Thailand Tax Refund Claim Period
Tax Insight | November 2014
For many decades in Thailand, the Revenue Code's Section 63, which is a provision that prescribes the period of time in which claims for refunds of excess tax paid shall be made, has caused problems between taxpayers and the Revenue audit officers - taxpayers arguing that their claims are within the time period under Section 27 ter of the Revenue Code, but Revenue audit officers denying the claims on the basis that they are not within the period of time under Section 63 of the Revenue Code.
Section 27 ter of the Revenue Code, a general provision, prescribes that a person shall submit a claim for a refund of excess tax paid "within a period of 3 years from the prescribed last date for the filing of tax returns", which time period is, for an individual, within 31 March of the following year, and for a company with a 31 December financial year end date, within 3 years of 29 or 30 May (as the case may be) of the following year.

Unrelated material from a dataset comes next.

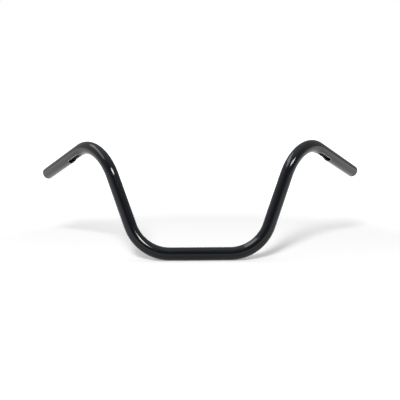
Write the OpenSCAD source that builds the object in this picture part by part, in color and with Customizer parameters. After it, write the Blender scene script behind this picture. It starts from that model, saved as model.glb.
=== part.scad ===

But Section 63 of the Revenue Code, a provision in the income tax chapter of the tax code, prescribed that a person who has paid tax in excess of the amount of tax he has to pay, shall submit a claim for a refund of excess tax paid "within a period of 3 years from the last day of the year in which the tax was paid".
On 10 November 2014, Revenue Code Amendment Act (No 38) BE 2557 was issued for the purposes of amending the period of time in Section 63 of the Revenue Code to be "within a period of 3 years from the prescribed last date for the filing of tax returns" --- the same as what is prescribed in Section 27 ter of the Revenue Code.
The amendment is effective from and including 14 November 2014 and is good news for solving one of the problems between taxpayers and Revenue audit officers in Thailand.
This Tax Insight is general information only. It should not be used to determine any particular matter without consulting with an experienced Thailand tax advisor.